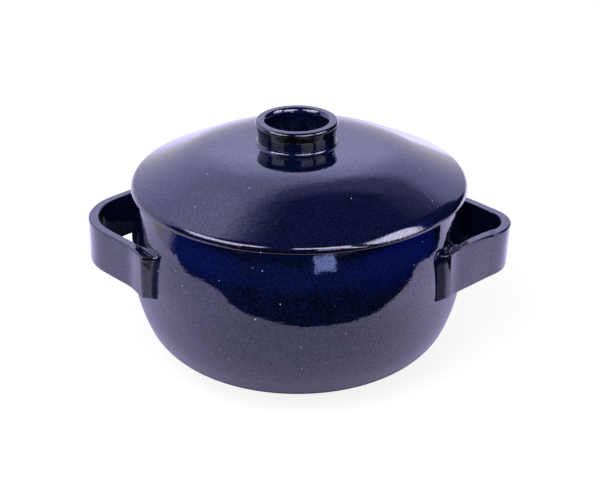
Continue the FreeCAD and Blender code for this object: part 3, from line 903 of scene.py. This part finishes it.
def strap_section(outer, inner, low, at_end):
    """An upright section round the slab, as ((x, y, z), thin, dull), up the outer face first.

    Outer and inner are each a place on the plan and the way from there into the slab.
    """
    rounding = min(STRAP_ROUND, math.dist(outer[0], inner[0]) * MOST_ROUND)
    height = STRAP_TOP - low
    rise = [low + STRAP_ROUND + (height - 2 * STRAP_ROUND) * i / FACE_STEPS
            for i in range(FACE_STEPS + 1)]
    turns = [math.pi / 2 * k / ROUND_STEPS for k in range(1, ROUND_STEPS + 1)]

    def face(side, heights, thin, dull_and_shade):
        return [(side[0] + (z,), thin, dull_and_shade) for z in heights]

    def edge(side, angles, level, up, worn):
        points = []
        for angle in angles:
            place = onward(*side, rounding * (1 - math.cos(angle)))
            z = level - up * rounding * (1 - math.sin(angle))
            points.append((place + (z,), min(worn * math.sin(2 * angle), 1.0), 0.0))
        return points

    def flat(start, end, z):
        a, b = onward(*start, rounding), onward(*end, rounding)
        return [(place + (z,), 0.0, FLAT_DULL) for place in straight(a, b, FLAT_STEPS)[1:-1]]

    return (face(outer, rise, END_THIN if at_end else 0.0, END_DULL if at_end else OUTER_DULL)
            + edge(outer, turns, STRAP_TOP, 1, OUTER_EDGE_THIN)
            + flat(outer, inner, STRAP_TOP)
            + edge(inner, turns[::-1], STRAP_TOP, 1, INNER_EDGE_THIN)
            + face(inner, rise[::-1], 0.0, 0.0)
            + edge(inner, turns, low, -1, INNER_EDGE_THIN)
            + flat(inner, outer, low)
            + edge(outer, turns[::-1], low, -1, OUTER_EDGE_THIN))


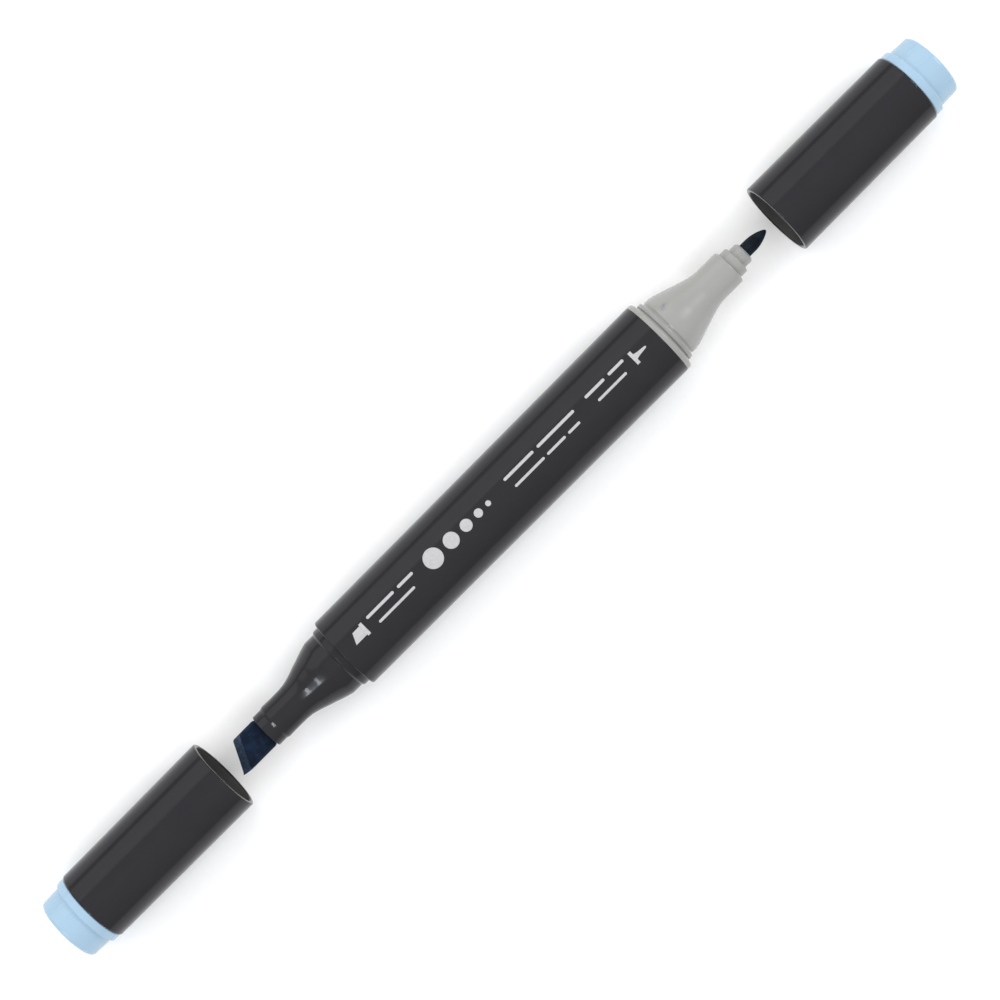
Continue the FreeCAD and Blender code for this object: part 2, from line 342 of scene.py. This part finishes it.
c_in = BX0 + SPIGOT_L


def flare(x0, r0, x1, r1, n=34):
    """Points of a flare from (x0, r0) to (x1, r1); its slope has two soft ridges."""
    def slope(x):
        w = (x - x0) / (x1 - x0)
        base = 15.2 + 3.1 * min(1.0, w / 0.17) if w < 0.5 else 15.0 + 3.3 * min(1.0, (1 - w) / 0.17)
        base += 2.4 * math.exp(-((x + 45.25) / 0.36) ** 2) + 2.4 * math.exp(-((x + 42.80) / 0.30) ** 2)
        return math.tan(math.radians(base))
    xs = [x0 + (x1 - x0) * k / n for k in range(n + 1)]
    rs = [0.0]
    for a, b in zip(xs, xs[1:]):
        rs.append(rs[-1] + 0.5 * (slope(a) + slope(b)) * (b - a))
    k = (r1 - r0) / rs[-1]
    return [(x, r0 + r * k, 0.4) for x, r in zip(xs, rs)]


chisel_nozzle_pts = [
    (c_in, SPIGOT_BORE_R), (c_in, SPIGOT_R, 0.25), (BX0, SPIGOT_R),
    (BX0, 6.22), (-37.93, 6.22, 0.36),
    (-38.35, 5.86, 0.15), (-40.30, 5.86, 0.9)]
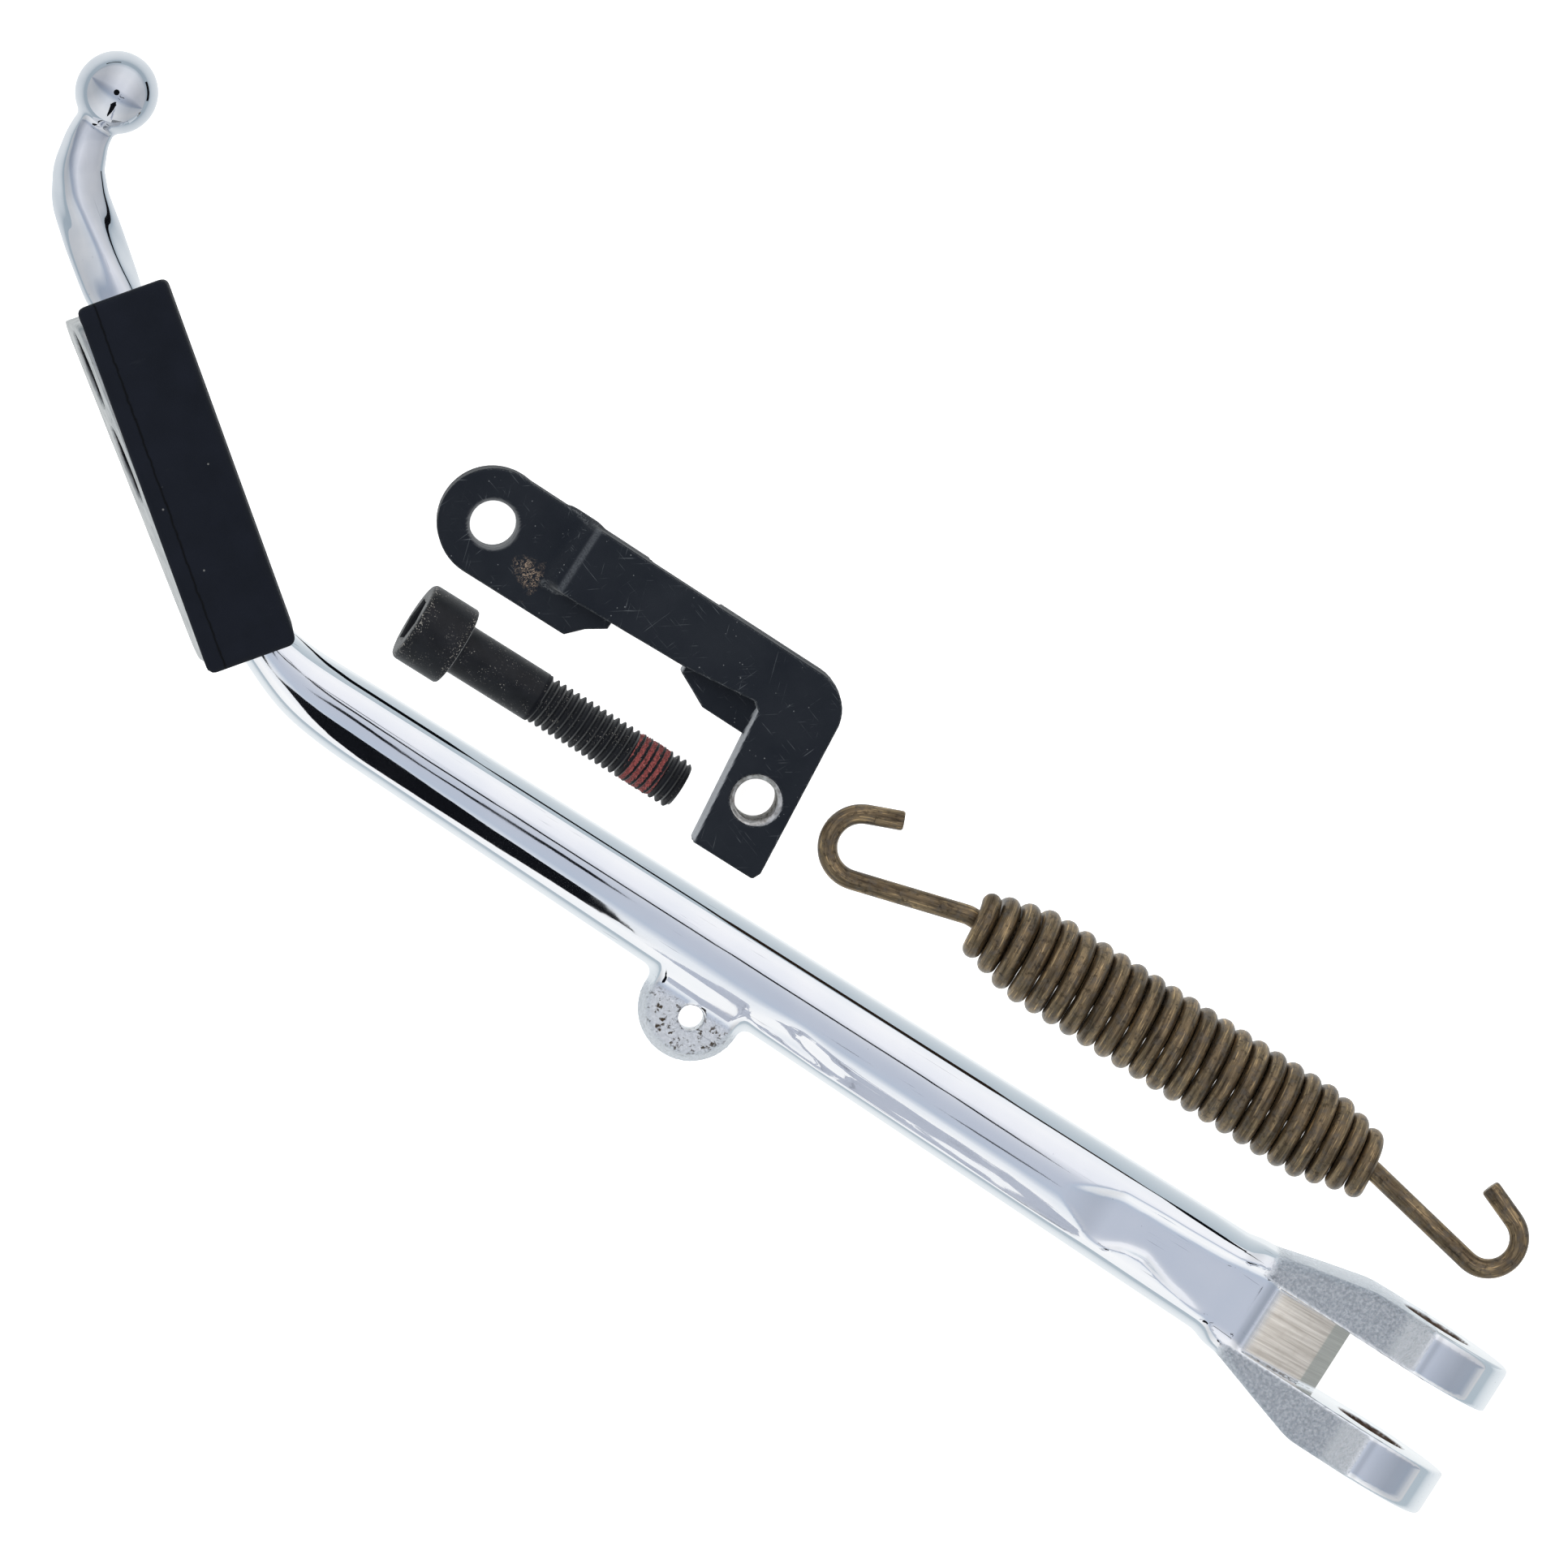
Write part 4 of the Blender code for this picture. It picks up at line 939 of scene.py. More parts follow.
def build_patch(compound):
    """A grainy sleeve over a few turns of the thread, thinner at its two ends."""
    grain = np.random.default_rng(7)
    depths = np.arange(*PATCH_SPAN, PATCH_STEP)
    rings = [ring(PATCH_BACK, -depths[-1]), ring(PATCH_BACK, -depths[0])]
    for depth in depths:
        rough = grain.normal(0.0, PATCH_GRAIN, TURN_SEGMENTS).clip(-0.3, 0.22)
        from_end = min(depth - PATCH_SPAN[0], PATCH_SPAN[1] - depth)
        thinner = 0.5 * max(0.0, 0.6 - from_end)
        rings.append(ring(PATCH_RADIUS + rough - thinner, -depth))
    points, faces = skin_rings(rings[::-1], closed=True)
    name, body, node, slot = "thread_lock", "cap_screw", "thread_lock_patch", "locking_compound"
    patch = add_piece(name, points, faces, SCREW, body, node, compound)
    patch.visible_glossy = False


# ------------------------------------------------ spring

def sweep(points, radii, ups, sides):
    """Rings of a round wire along points. Each up vector fixes how its ring is turned."""
    along = np.gradient(points, axis=0)
    along /= np.linalg.norm(along, axis=1, keepdims=True)
    side = np.cross(along, ups)
    side /= np.linalg.norm(side, axis=1, keepdims=True)
    over = np.cross(side, along)
    angle = np.linspace(0.0, 2 * math.pi, sides, endpoint=False)[:, None]
    return [
        centre + radius * (np.cos(angle) * one + np.sin(angle) * two)
        for centre, radius, one, two in zip(points, radii, side, over)
    ]


def add_wire(name, points, radii, ups, body, node, material, sides):
    """A swept wire whose material can follow the wire: distance along it, and angle round it."""
    skin, faces = skin_rings(sweep(points, radii, ups, sides))
    piece = add_piece(name, skin, faces, SPRING, body, node, material)
    hops = np.linalg.norm(np.diff(points, axis=0), axis=1)
    along = np.repeat(np.concatenate(([0.0], np.cumsum(hops))), sides)
    angle = np.tile(np.linspace(0.0, 2 * math.pi, sides, endpoint=False), len(points))
    add_vectors(piece.data, "wire", np.stack([along, np.cos(angle), np.sin(angle)], axis=1))
    return piece


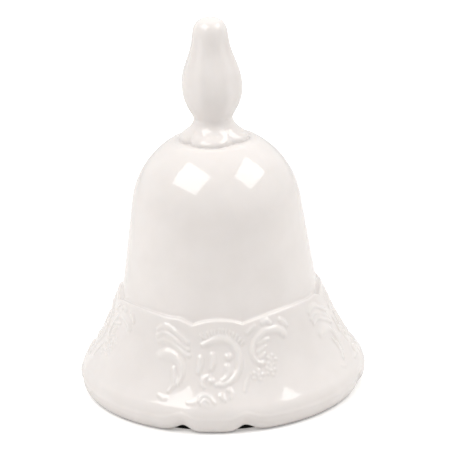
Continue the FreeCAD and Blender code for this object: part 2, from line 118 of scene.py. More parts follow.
==========
Copy all lines from the entries that contain the word "finishes".

• WORKED SOLUTION:
Continue the FreeCAD and Blender code for this object: part 3, from line 903 of scene.py. This part finishes it.
Continue the FreeCAD and Blender code for this object: part 2, from line 342 of scene.py. This part finishes it.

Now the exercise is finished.